Trudeau’s conversion, to trade causes comes late in a career rarely devoted to business concerns. The last time that he visited Malaysia, in 1970, for example, Trudeau luxuriated in general chats about a wide variety of Pacific issues. Even his all-out diplomatic efforts in the past have produced few significant economic results for Canada. In 1972 the Trudeau government adopted the Third Option—a long-term strategy to strengthen the Canadian economy by reducing reliance on the United States. Armed with this notion, Trudeau undertook a series of transatlantic junkets, determined to forge an elusive contractual link with the European Economic Community (EEC). After two years of taxpayer-financed tours to nine capitals, a unique framework agreement was signed. However, the Europeans have not significantly boosted imports of vital manufactured products— despite Trudeau’s frequent pleas. Some Canadian trade experts feel that Trudeau was an innocent abroad during the framework talks. They say that he was naïvely unprepared for the fact that the Europeans wanted some crucial economic concessions from Canada before they played ball.
Trudeau’s new interest in trade promotion does not mean that he has abandoned his larger pursuits. In many cases his reputation for caring about the Big Causes stands him in good stead when he promotes Canada’s worldly wares. His spate of trade talks in 1981, for example, paralleled his progress across three continents to promote the North-South dialogue between developed and developing nations. Says Bernard Wood, the executive director of Ottawa’s North-South Institute: “There is no question that we will get a far better reception with governments that can heavily influence the way that economic relations develop because of the prime minister’s diplomatic initiatives for North-South.”
Trudeau’s cultivated evolution as a salesman has been both helped and hindered by government policies. Last January the government moved the trade service out of the industry department into External Affairs. “And that means that the feeling now is that the trade concern is becoming more important,” says Charles Garneau, the assistant secretary of the Canadian Manufacturers’ Association. “In the past there has been a certain dissatisfaction with the prime minister’s visits,” he adds. Meanwhile, some Far East experts say that Trudeau might fare better in Asia had his government developed a detailed policy for the region. “It’s difficult for the prime minister to do much selling if there are not specific projects to sell and specific goals and objectives,” says John Bruk, the former president of Cyprus Anvil Mining Corp. and the author of a recent report calling for the creation of an Asia Pacific foundation.

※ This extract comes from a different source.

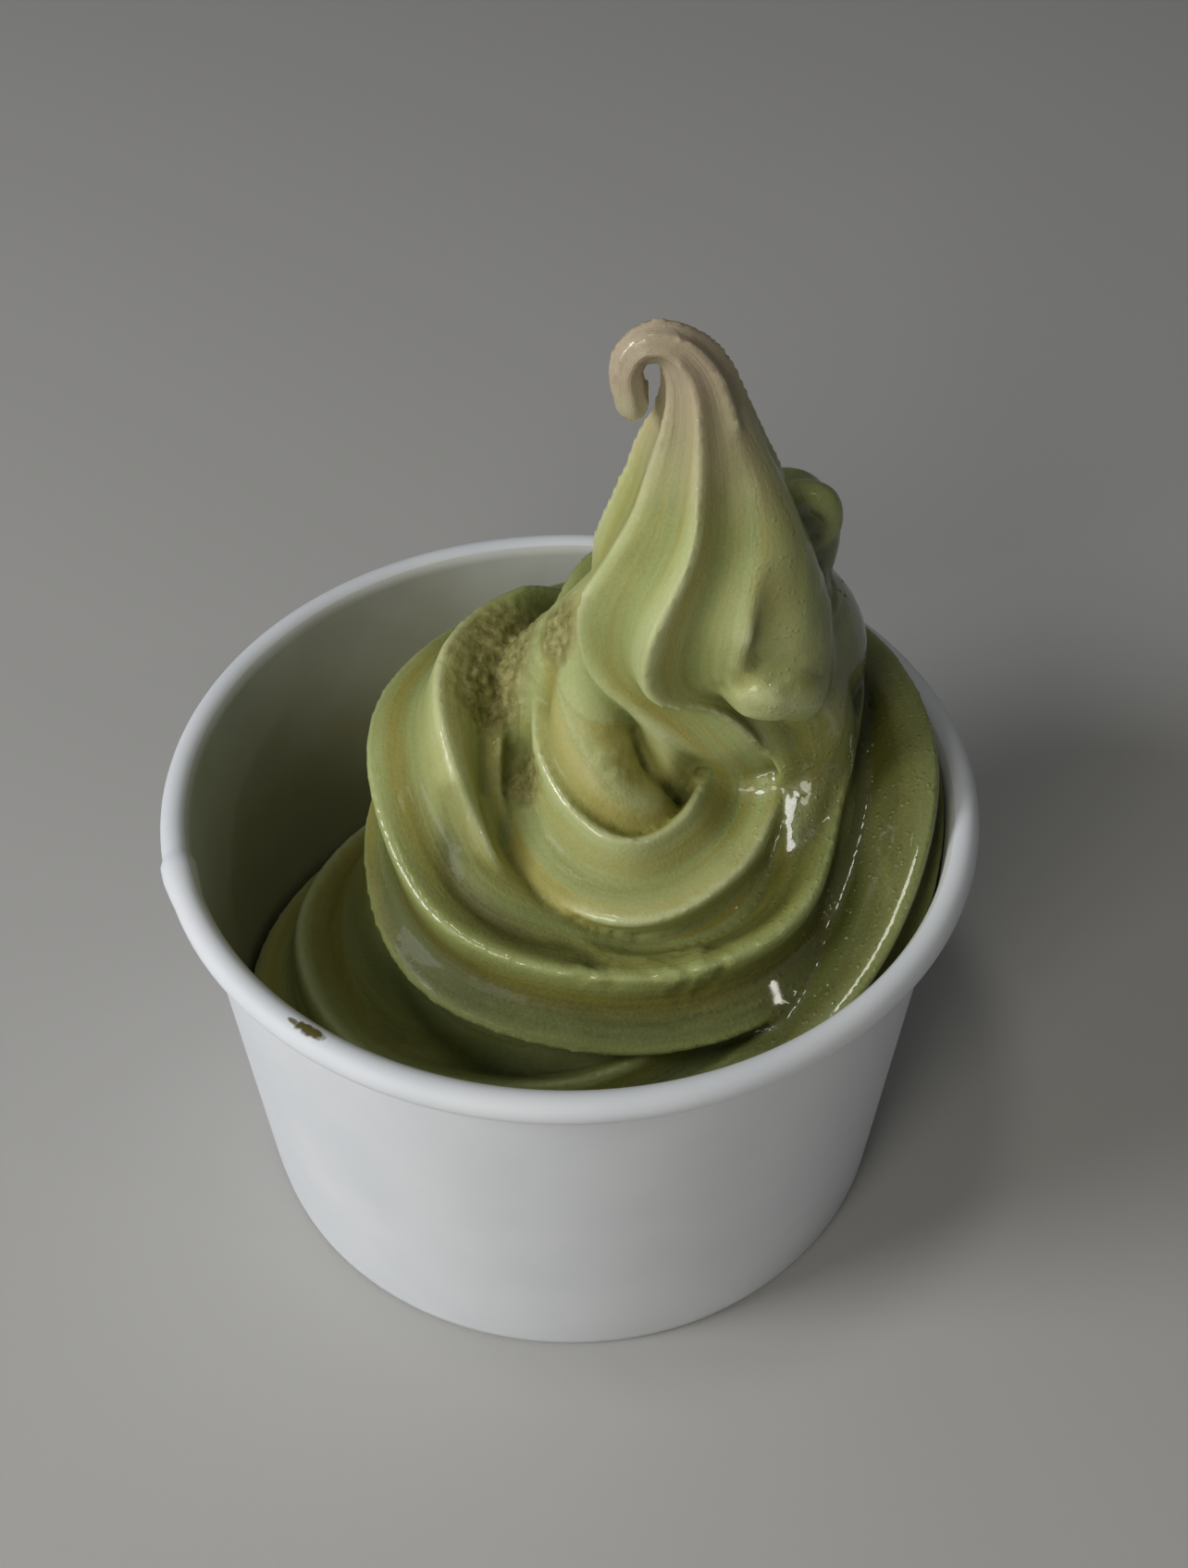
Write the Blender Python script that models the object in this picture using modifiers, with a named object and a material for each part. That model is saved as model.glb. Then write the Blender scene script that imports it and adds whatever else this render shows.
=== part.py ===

In an attempt to assess the sales pitch, the federal trade department conducted an in-house survey of the tangible results of Trudeau’s foray to South Korea in the fall of 1981. Canada will not know until 1984 whether or not the prime minister managed to sell a second CANDU nuclear reactor to the Koreans. But they believe that he did advance Northern Telecom’s chances for a second major contract. And he launched a long-term project to interest the Koreans in certain Canadian lumber products. The most visible mark of his success, however, also constitutes an earthy footnote to the Trudeau saga. During briefings by Canadian businessmen in Korea, Trudeau was unaccountably fascinated by one man’s lament that he could not get landing rights at a favored airport for the cattle he wanted to import. The prime minister raised the matter in subsequent meetings, and the landing rights were granted. In 1980 Canada had 10 per cent of the Korean livestock market. In 1981, after Trudeau’s pitch, the share rose to 50 per cent. Canada has held that position throughout 1982. “We think his visit was helpful overall,” says a senior trade official. “It’s hard to link cause and effect, but his visits are a key part of our strategy.” Meanwhile, the success of the cattle sale could only prompt Canadians to wonder wistfully what would have happened to trade if the prime minister had paid attention longer—and earlier.